The seven key changes announced today are:

  • Around four to seven industry-governed Workforce Development Councils will be created by 2022. This will give industry greater control over all aspects of vocational education and make the system more responsive to employers’ needs and to the changing world of work. The councils will replace and expand most of the existing roles of industry training organisations.  
  • The country’s 16 institutes of technology and polytechnics will be brought together to operate as a single national campus network. A new Institute will start on 1 April 2020 and will be a new kind of organisation that provides on-the-job and off-the-job learning. The head office will not be in Auckland or Wellington, and a charter will be set out in legislation to make sure a number of bottom lines are met.
  • New Regional Skills Leadership Groups will represent regional interests and will work across education, immigration and welfare systems in each region to identify local skill needs and make sure the system is delivering the right mix of education and training to meet them.
  • Over the next two to three years, the role of supporting workplace learning will shift from industry training organisations to training providers. Holding organisations will be formed from Industry Training Organisations to smooth the transition  
  • Centres of Vocational Excellence (CoVEs) will be established at regional campuses to drive innovation and expertise, and improve linkages between education, industry and research.
  • Māori will be included as key partners, including through Te Taumata Aronui, a Māori Crown Tertiary Education Group – that will work with education agencies and Ministers and cover all aspects of tertiary education. This recognises the needs of Māori learners and that Māori are significant employers with social and economic goals, with an estimated national Māori asset base valued at over $50 billion.
  • The dual funding system will be unified and simplified to encourage greater integration of on-the-job and off-the-job learning, ensure learners can access more work-relevant and tailored support, and enable new models of education delivery which are more responsive to employer and industry demand.

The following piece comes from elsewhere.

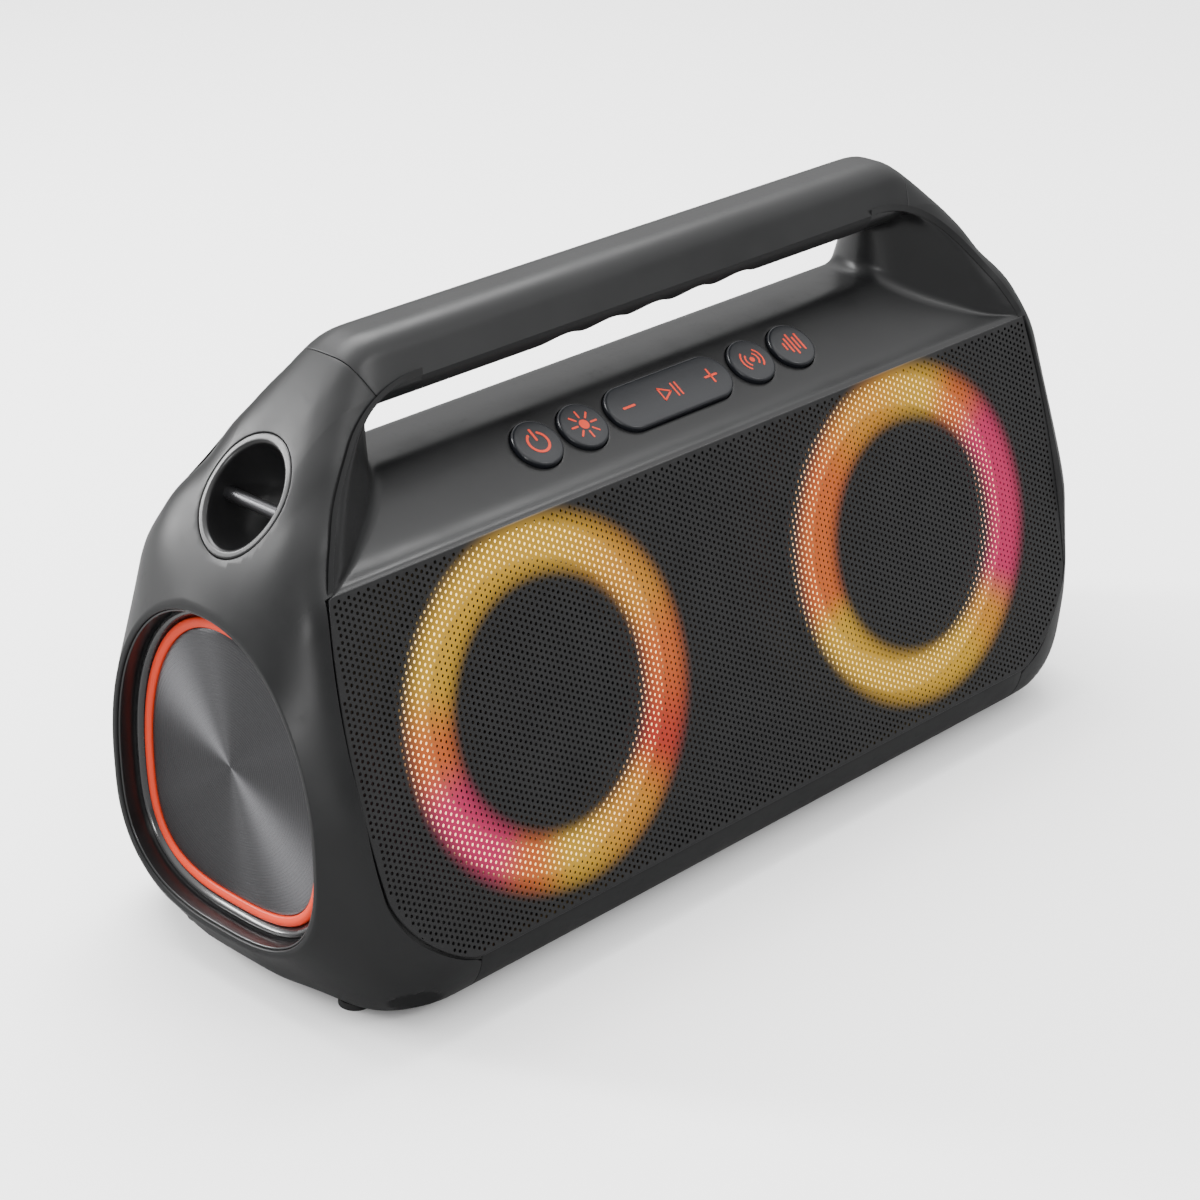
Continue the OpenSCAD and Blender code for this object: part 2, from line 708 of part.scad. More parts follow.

Ms Dowie said Southland employers had already told her they would stop employing apprentices next year if apprentices went back to polytechnics.


"This is a big step backwards especially when our construction sector is crying out for apprentices," she said.


"The Government has brutally dismissed the concerns of industry and businesses who raised serious issues with polytechnic training. Southland institutions and businesses are best placed to assess and deliver for the needs of Southlanders, but Education Minister Chris Hipkins is blatantly ignoring them."


She said the reforms would dissolve the SIT into a "hollow and meaningless 'legacy' campus".


"It is pulling down a successful, high-performing institution and creating a mediocre model which will reduce our competitiveness as a region."


Mr Hipkins said a lot of thought had been given to how to minimise disruption, and the Government had listened carefully to the concerns of employers, staff and students.


“We are not going to rush the implementation of the changes. To ensure continuity for learners and employers and to allow time to build new capacity, the transition will take three to four years to get fully underway,” he said.